Every day we get to repeat a lot of things, and relationships are often taken for granted. We don’t change on a daily basis, right? So it goes when we play roles in our lives and perform our functions as expected. It is so easy to lose sight of where we were yesterday and where we’d like to go tomorrow, because today seems to be the same as yesterday and most likely won’t be any different tomorrow. But as I sit here typing away in front of my computer, knowing that my affairs are so much more orderly than before; my efforts, although not always successful, are always focusing on the present moment; despite the mean streaks here and there that leak out of a past riddled with wounds and scars, my intentions reach towards kindness always like flowers bloom towards the light: I know that I’m better than ok.


But back to the freezer scare that caused quite a bit of physical, mental, and emotional disturbances, all because of the fact that I was ignorant of the existence of the main switch. If only I had known, I would have saved myself and everyone else involved so much trouble and grief. What is my main switch? What keeps me running? Do I know the existence of that switch?

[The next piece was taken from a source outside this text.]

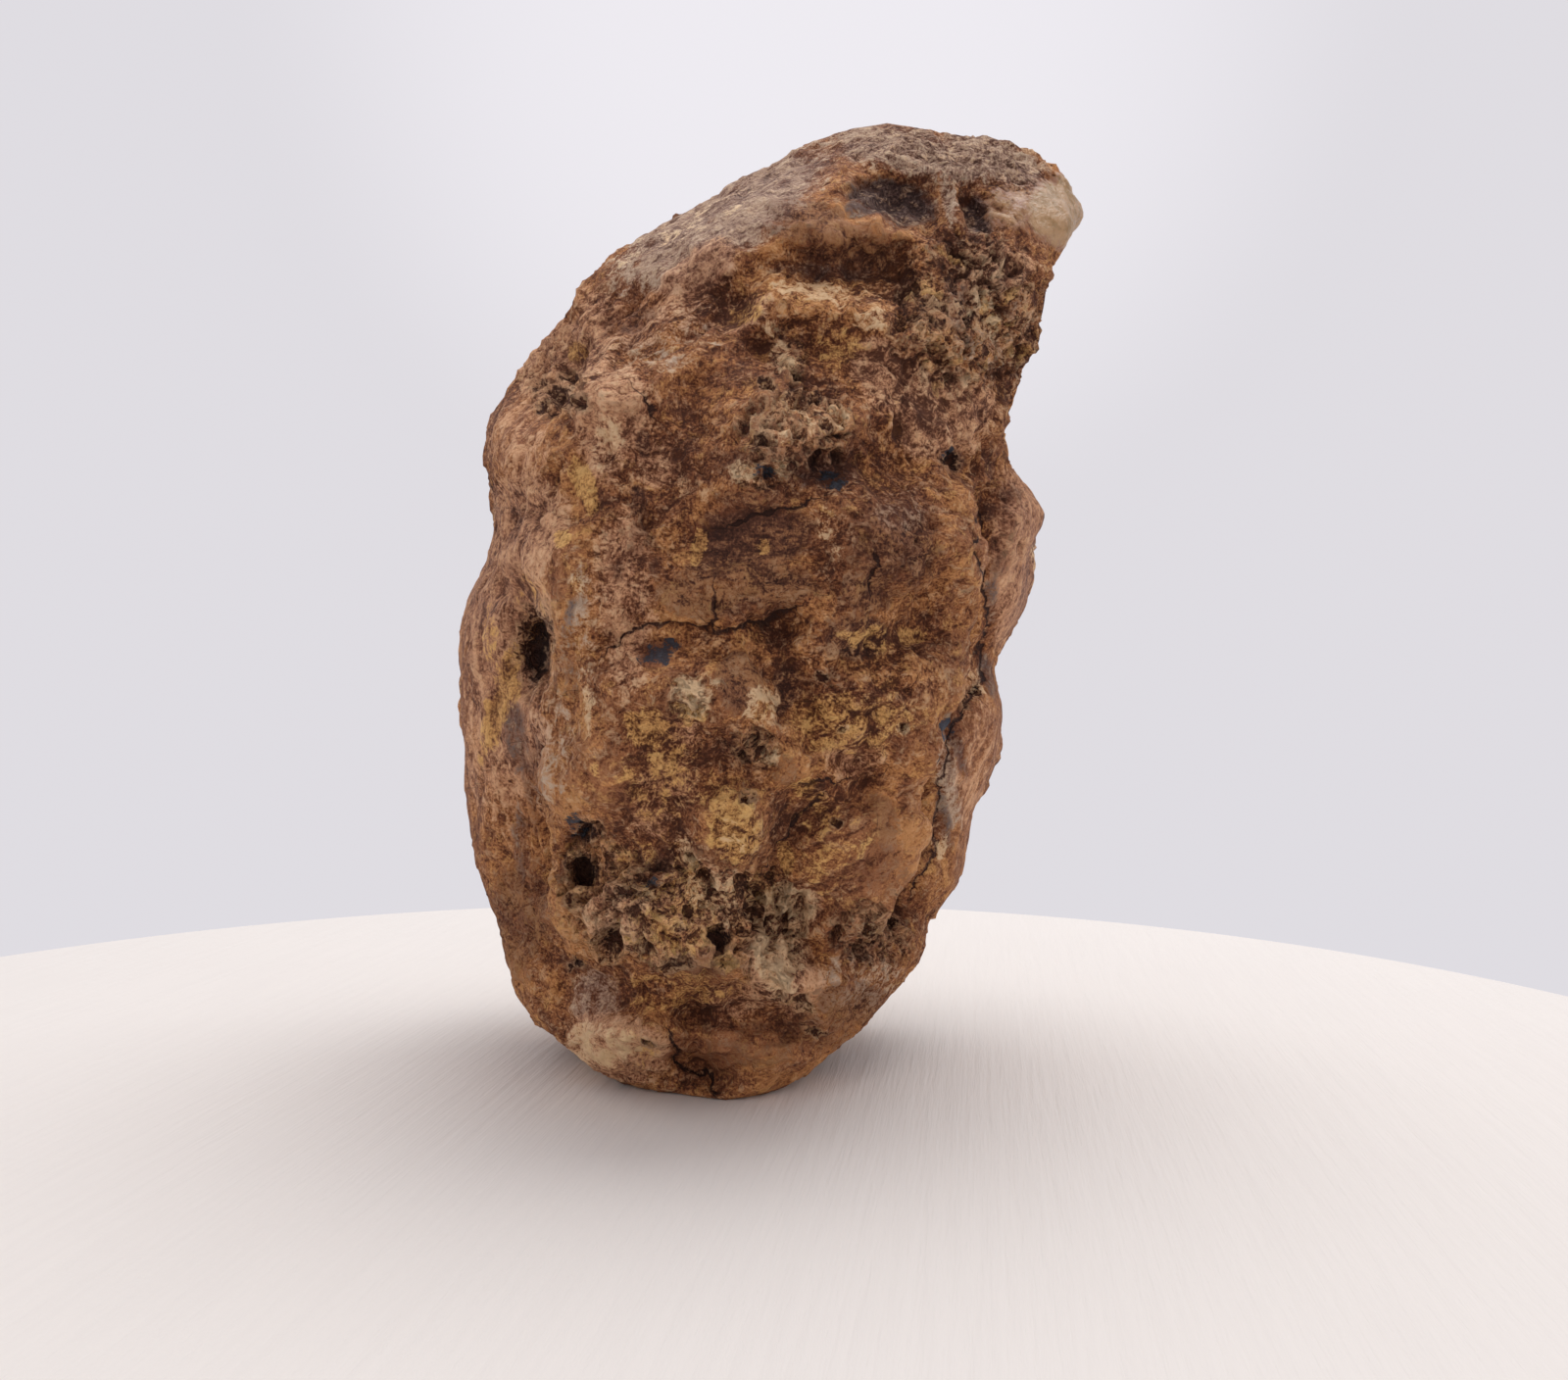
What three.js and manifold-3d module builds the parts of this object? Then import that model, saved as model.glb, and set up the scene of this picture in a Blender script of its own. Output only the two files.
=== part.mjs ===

Do I know my husband’s? My kids’?


This morning as I walked up our driveway after seeing my daughter off on her school bus, I was greeted by our house framed in spring. As my eyes took in the view, my heart acknowledged the truth of what I saw. All these things and people are here to fill my existence with their beauty. I am the main switch that power up my world.


Keep it powered on. There is so much more to look forward to.